## What you are asked to do
Every line from the one with "Write part 2" to the one with "the corners' axes.", including those two, is to be copied exactly; all other lines of the entries below are left out.
————
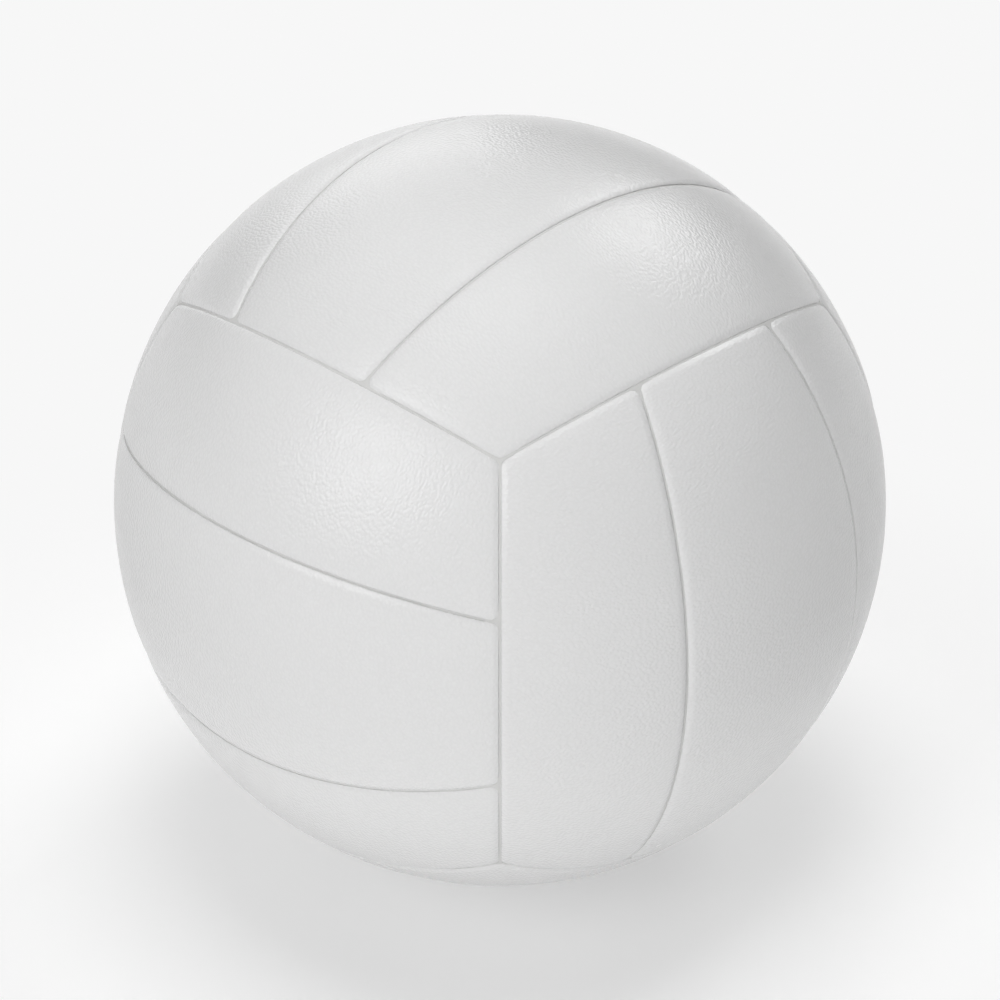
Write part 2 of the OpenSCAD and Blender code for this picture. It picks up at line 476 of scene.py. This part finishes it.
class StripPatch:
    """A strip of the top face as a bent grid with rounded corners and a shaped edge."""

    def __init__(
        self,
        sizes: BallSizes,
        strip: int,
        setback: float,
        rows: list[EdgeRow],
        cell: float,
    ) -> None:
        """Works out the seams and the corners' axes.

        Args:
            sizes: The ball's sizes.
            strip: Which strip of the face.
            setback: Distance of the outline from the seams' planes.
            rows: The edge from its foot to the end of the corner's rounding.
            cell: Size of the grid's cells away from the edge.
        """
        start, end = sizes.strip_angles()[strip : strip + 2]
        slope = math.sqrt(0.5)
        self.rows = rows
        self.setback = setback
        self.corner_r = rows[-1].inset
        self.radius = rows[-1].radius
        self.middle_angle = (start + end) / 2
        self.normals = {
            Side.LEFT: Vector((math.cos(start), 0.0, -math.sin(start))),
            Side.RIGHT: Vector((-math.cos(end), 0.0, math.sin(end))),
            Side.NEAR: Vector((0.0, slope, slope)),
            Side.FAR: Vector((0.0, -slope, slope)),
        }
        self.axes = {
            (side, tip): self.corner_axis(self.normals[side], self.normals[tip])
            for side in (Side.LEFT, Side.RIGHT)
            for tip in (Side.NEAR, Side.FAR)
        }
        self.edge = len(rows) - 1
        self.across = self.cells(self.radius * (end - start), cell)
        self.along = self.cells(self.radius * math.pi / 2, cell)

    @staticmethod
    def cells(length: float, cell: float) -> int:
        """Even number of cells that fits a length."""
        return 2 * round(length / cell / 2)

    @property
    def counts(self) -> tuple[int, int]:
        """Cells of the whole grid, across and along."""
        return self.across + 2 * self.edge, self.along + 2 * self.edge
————
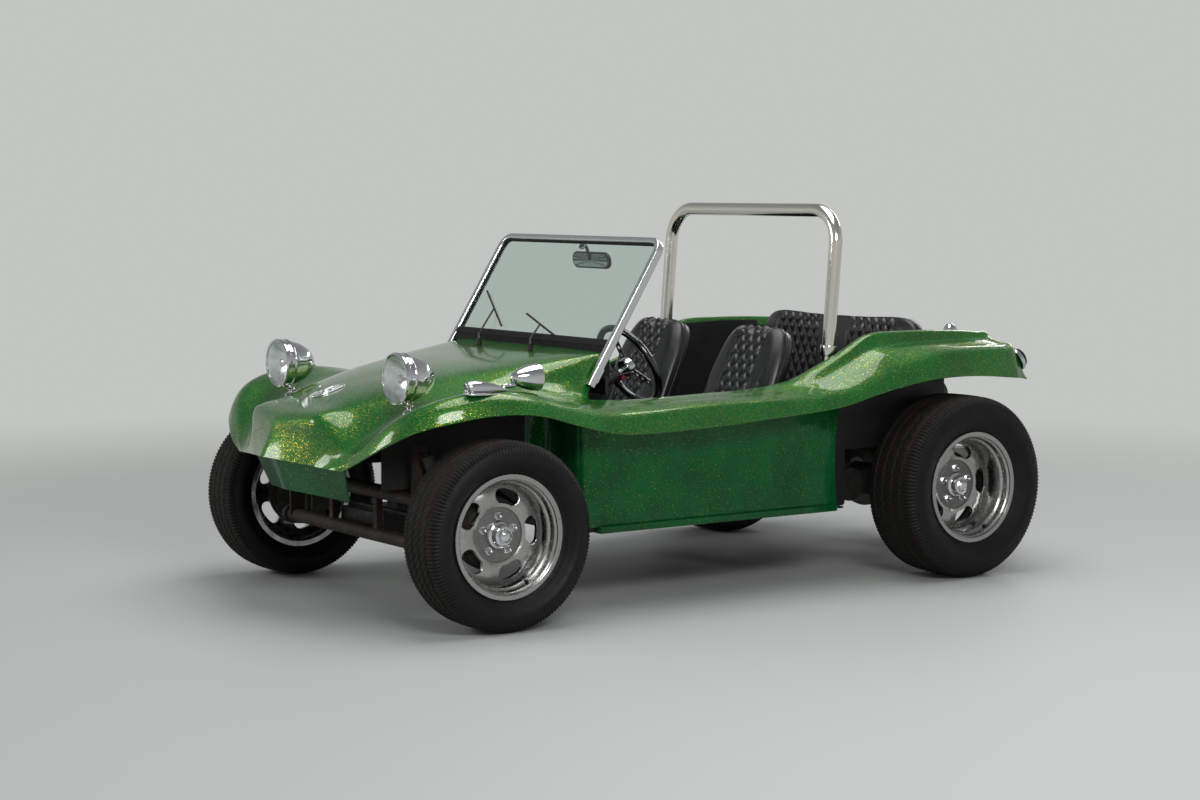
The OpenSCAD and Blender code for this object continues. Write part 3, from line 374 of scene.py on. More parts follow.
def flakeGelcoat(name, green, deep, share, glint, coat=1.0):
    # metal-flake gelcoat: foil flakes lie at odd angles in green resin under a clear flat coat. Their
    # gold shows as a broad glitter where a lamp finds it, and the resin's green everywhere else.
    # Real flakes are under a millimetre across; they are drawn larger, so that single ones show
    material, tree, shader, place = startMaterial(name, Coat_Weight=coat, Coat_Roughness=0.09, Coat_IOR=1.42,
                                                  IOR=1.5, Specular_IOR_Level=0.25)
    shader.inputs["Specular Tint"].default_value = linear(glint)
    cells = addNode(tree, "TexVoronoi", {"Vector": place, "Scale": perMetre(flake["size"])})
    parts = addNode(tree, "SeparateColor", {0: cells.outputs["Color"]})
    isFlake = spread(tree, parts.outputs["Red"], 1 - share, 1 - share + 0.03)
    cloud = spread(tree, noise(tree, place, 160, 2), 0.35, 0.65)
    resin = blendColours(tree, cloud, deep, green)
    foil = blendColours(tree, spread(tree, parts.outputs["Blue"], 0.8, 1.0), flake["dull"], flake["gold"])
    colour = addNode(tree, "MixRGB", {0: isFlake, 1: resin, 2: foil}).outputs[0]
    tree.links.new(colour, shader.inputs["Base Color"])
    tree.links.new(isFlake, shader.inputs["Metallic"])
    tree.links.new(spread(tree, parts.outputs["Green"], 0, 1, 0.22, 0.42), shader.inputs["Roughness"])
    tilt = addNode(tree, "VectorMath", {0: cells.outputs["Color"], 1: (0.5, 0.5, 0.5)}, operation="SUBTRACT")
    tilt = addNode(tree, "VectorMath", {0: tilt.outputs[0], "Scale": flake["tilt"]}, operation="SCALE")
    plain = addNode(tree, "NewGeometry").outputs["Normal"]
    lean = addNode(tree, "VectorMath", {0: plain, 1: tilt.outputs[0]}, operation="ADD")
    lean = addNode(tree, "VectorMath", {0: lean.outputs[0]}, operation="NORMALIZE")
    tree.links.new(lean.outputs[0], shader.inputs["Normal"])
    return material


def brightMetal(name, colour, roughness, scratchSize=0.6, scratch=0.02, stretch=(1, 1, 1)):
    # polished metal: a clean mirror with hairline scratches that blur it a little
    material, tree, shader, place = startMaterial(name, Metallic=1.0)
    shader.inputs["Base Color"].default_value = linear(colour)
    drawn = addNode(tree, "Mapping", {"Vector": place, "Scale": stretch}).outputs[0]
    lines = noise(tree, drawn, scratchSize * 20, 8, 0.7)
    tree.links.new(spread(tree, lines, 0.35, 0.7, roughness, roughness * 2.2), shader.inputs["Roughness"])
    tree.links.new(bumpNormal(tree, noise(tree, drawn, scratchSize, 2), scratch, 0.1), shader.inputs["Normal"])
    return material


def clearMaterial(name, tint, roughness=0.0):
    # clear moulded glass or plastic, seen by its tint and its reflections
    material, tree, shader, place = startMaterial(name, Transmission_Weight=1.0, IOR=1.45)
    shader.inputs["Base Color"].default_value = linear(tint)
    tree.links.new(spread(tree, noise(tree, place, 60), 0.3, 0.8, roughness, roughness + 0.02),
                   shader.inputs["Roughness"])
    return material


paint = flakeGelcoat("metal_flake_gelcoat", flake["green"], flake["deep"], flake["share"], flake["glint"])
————
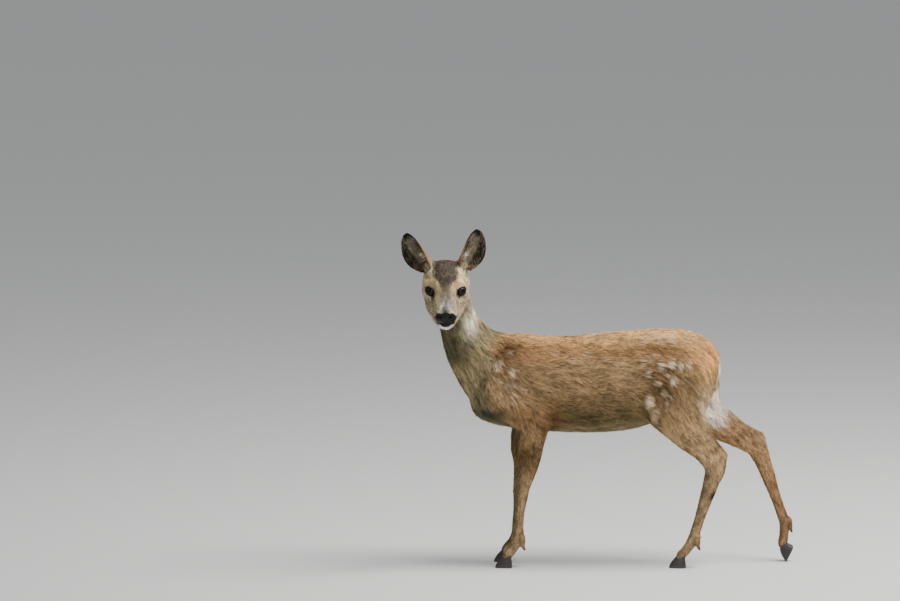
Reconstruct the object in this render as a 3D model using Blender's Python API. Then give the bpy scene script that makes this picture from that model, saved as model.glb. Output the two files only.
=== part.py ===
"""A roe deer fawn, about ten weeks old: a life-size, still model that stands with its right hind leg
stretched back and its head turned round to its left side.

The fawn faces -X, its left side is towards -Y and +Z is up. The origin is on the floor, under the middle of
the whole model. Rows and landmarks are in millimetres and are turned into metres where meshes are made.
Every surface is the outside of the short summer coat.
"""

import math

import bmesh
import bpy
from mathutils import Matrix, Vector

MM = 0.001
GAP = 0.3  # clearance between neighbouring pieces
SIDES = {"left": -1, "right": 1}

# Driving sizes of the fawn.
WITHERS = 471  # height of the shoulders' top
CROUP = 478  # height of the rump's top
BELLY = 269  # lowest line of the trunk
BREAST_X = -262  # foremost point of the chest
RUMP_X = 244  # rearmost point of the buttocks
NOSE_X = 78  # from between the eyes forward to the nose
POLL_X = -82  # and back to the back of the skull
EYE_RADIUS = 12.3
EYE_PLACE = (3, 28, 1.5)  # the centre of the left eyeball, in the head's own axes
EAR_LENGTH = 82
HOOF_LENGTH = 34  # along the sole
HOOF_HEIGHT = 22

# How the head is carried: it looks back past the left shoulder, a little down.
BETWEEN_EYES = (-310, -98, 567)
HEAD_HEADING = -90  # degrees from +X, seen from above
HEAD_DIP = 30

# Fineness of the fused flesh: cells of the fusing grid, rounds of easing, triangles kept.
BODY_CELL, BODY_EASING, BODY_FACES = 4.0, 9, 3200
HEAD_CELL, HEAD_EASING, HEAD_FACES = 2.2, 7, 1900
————
## The output
Write part 2 of the OpenSCAD and Blender code for this picture. It picks up at line 476 of scene.py. This part finishes it.
class StripPatch:
    """A strip of the top face as a bent grid with rounded corners and a shaped edge."""

    def __init__(
        self,
        sizes: BallSizes,
        strip: int,
        setback: float,
        rows: list[EdgeRow],
        cell: float,
    ) -> None:
        """Works out the seams and the corners' axes.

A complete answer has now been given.